The learned Special Judge has taken notice of certain nondisclosures in the prospectus. Under Section 93 of the Companies Act a prospectus must state the number of shares fixed by the articles as the qualification of a director, the names and addresses of the vendors of any property purchased or acquired by the company, and the debts of, and parties to, every material contract. The prospectus does not contain this information. But there is no penalty prescribed in the Act for non-compliance with the provisions of Section 93. When the non-compliance involves misstatement of a material fact, there will, of course, be a right of rescission under the general law. But otherwise the omission of any of the particulars will not per se entitle a shareholder to rescission of his contract to take shares. It will not do for the promoters of a company to plead that everything which is stated in the prospectus is literally true; they must be able to meet the objection, "not that it does not state the truth as far as it goes, but that it conceals most material facts with which the public ought to have been made acquainted, the very concealment of which give to the truth which is told the character of falsehood": See Oakes v. Turquand. "Half a truth is no better than a downright falsehood": Gluckstein v. Barnes.

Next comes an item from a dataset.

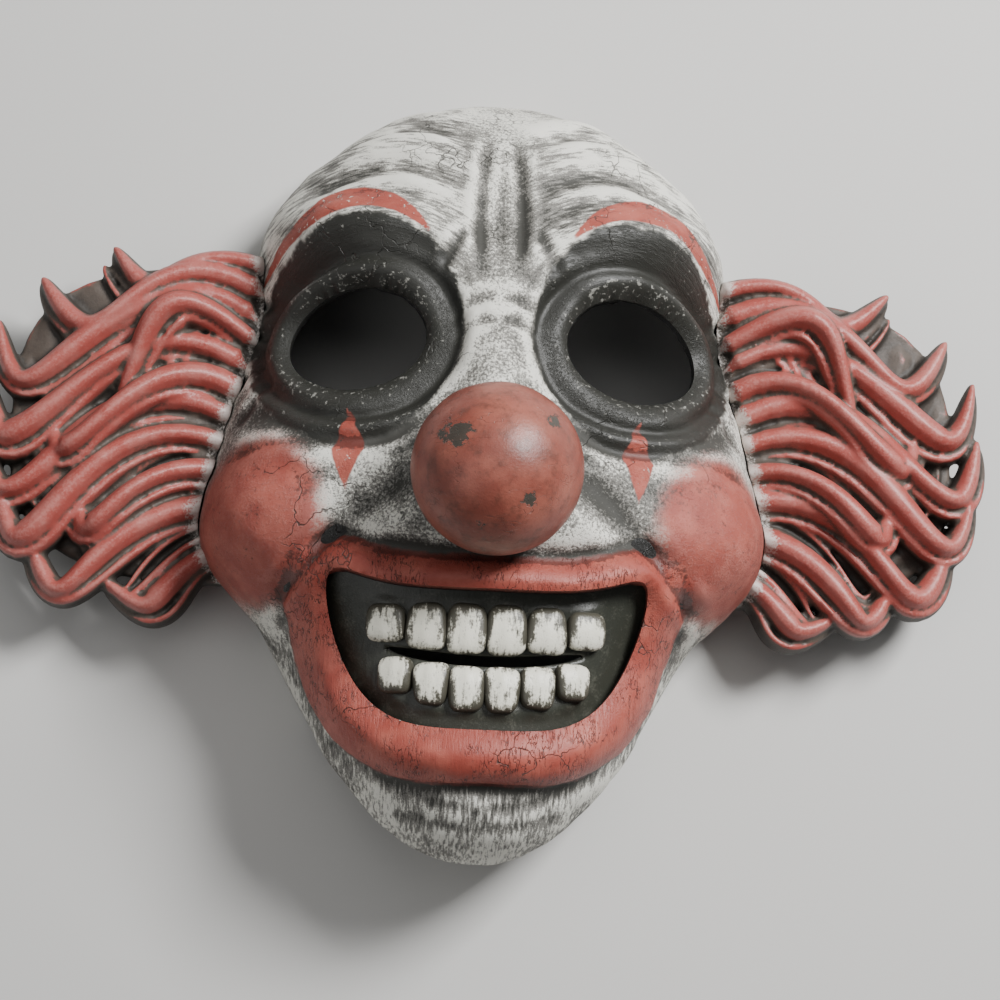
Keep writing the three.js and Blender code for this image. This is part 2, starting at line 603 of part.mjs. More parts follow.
const mouthPlace = new THREE.Vector3(0, MOUTH_LEVEL, 0);
const stubTop = faceAt(0, NOSE_LEVEL, 0).point.z;
const nosePlace = new THREE.Vector3(0, NOSE_LEVEL, stubTop + NOSE_BALL / 2 - NOSE_SINK);
addPiece("face_shell", faceShell(), FINISHES.face, new THREE.Vector3(0, 0, 0));
addPiece("tooth_plate", toothPlate(), FINISHES.teeth, mouthPlace);
addPiece("nose_ball", noseBall(nosePlace), FINISHES.nose, nosePlace);
addPiece("hair_tuft_right", hairTuft(LOCKS_RIGHT, 1), FINISHES.hair,
  new THREE.Vector3(HALF_WIDTH, TUFT_LEVEL, TUFT_BASE));
addPiece("hair_tuft_left", hairTuft(LOCKS_LEFT, -1), FINISHES.hair,
  new THREE.Vector3(-HALF_WIDTH, TUFT_LEVEL, TUFT_BASE));

// The origin is under the middle of the whole mask.
const extent = new THREE.Box3().setFromObject(mask);
const middle = extent.getCenter(new THREE.Vector3());
mask.position.set(-middle.x, -middle.y, -extent.min.z);

export default mask;
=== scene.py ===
"""Clown mask: moulded face, gum and teeth, ball nose and two tufts of curls, with their finishes."""

import logging
import math
from dataclasses import dataclass, field
from enum import Enum
from typing import Optional, Union

import bmesh
import bpy
import numpy as np
from mathutils import Matrix, Vector

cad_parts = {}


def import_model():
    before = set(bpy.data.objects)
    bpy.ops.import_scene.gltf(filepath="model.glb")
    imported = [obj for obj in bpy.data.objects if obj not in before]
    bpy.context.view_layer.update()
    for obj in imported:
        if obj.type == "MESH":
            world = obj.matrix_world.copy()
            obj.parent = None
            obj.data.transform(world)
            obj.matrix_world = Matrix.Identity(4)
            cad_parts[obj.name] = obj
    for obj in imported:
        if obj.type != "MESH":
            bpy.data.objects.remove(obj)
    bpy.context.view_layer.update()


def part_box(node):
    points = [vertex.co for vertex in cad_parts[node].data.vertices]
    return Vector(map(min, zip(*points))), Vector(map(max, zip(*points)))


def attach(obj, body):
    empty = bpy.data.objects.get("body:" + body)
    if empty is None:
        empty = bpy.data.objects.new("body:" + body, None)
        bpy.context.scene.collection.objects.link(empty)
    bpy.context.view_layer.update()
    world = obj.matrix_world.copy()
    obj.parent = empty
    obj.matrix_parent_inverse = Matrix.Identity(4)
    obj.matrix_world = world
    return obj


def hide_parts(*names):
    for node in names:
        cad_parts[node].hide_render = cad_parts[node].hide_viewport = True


LOG = logging.getLogger("clown_mask")
MM = 0.001
Array = np.ndarray


class Slot(Enum):
    """Names for the material slots: face, teeth, nose and hair; nothing here uses them."""

    FACE = "face"
    TEETH = "teeth"
    NOSE = "nose"
    HAIR = "hair"


class Side(Enum):
    """The side of the mask that a tuft is on, as the viewer sees it."""

    RIGHT = 1
    LEFT = -1


# Numbers over arrays


def ease(value: Array, low: float, high: float) -> Array:
    """Smooth step of an array from 0 at low to 1 at high."""
    share = np.clip((value - low) / (high - low), 0.0, 1.0)
    return share * share * (3.0 - 2.0 * share)


def hump(value: Array, middle: float, width: float) -> Array:
    """Bell curve of an array about a middle."""
    return np.exp(-(((value - middle) / width) ** 2))


def blurred(grid: Array, passes: int) -> Array:
    """Averages a grid with its neighbours.

    Args:
        grid: Values by row and column.
        passes: How many times it is averaged.

    Returns:
        The averaged grid, of the same shape.
    """
    for _ in range(passes):
        wide = np.pad(grid, 1, mode="edge")
        sides = wide[:-2, 1:-1] + wide[2:, 1:-1] + wide[1:-1, :-2] + wide[1:-1, 2:]
        grid = 0.2 * (sides + grid)
    return grid


def bowed(start: Array, over: Array, end: Array, steps: int) -> Array:
    """Points of a line that is bowed towards a place."""
    share = np.linspace(0.0, 1.0, steps + 1)[:, None]
    return start * (1 - share) ** 2 + over * 2 * share * (1 - share) + end * share**2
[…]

According to Peek v. Gurney, if there is such a partial and fragmentary statement of fact, as that the withholding of that which is not stated makes that which is stated absolutely false, it would form ground for an action for misrepresentation. In Rex v. Kylsant, Avdry, J., held the prospectus to be false because, "the falsehood in this case consisted in putting before intending investors, as material on which they could exercise their judgment as to the position of the company, figures which apparently disclosed the existing position, but in fact hid it."
Judged according to these authorities, the omissions in the present case do not amount to a misrepresentation; what is left out does not make what is stated false.
The learned Judge has gone out of his way in taking into consideration the various acts of breach of rules; if the managing directors and other directors committed any breach of rules, the shareholders may have other remedy against them but not that of rescinding the contract of purchase of shares. They might have acted dishonestly and inefficiently and filed false declarations before the Registrar, but even that would not entitle the shareholders to rescind their contract. The learned Judge has observed that on account of these breaches and acts of dishonesty and inefficiency, the shareholders were justified in withholding further payment of their allotment and call moneys. He has not quoted any authority in support of his view. So long as the contract of purchase of shares is not rescinded, the liability of a shareholder to pay their price remains. Apart from the right to rescind the contract of purchase of shares, a shareholder has no right to withhold payment of the price.
A shareholder's contract to purchase shares is only voidable, and not void on account of misrepresentation in the prospectus: Oakes v. Turquand, In re Scottish Petroleum Co., and Tennent v. The City of Glasgow Bank. This means that the contract is valid till rescinded. But a shareholder has not unlimited time within which to rescind the contract; he must rescind it promptly, that is within reasonable time of his becoming aware of the fraud giving him the right to rescind. In In re Russian Iron Works Co., Kincaid's case, Lord Cairns, L.J., considered delay of three months as fatal to a claim for rescission. The reason, as given in the connected Lawrence's case at page 424, is: "No attempt at repudiation took place for upwards of four months, and during this time Mr. Lawrence must be taken, in my opinion, to have known, not merely that his name was on the register, and that he was so held out to the world as a shareholder in and member of the company but also..."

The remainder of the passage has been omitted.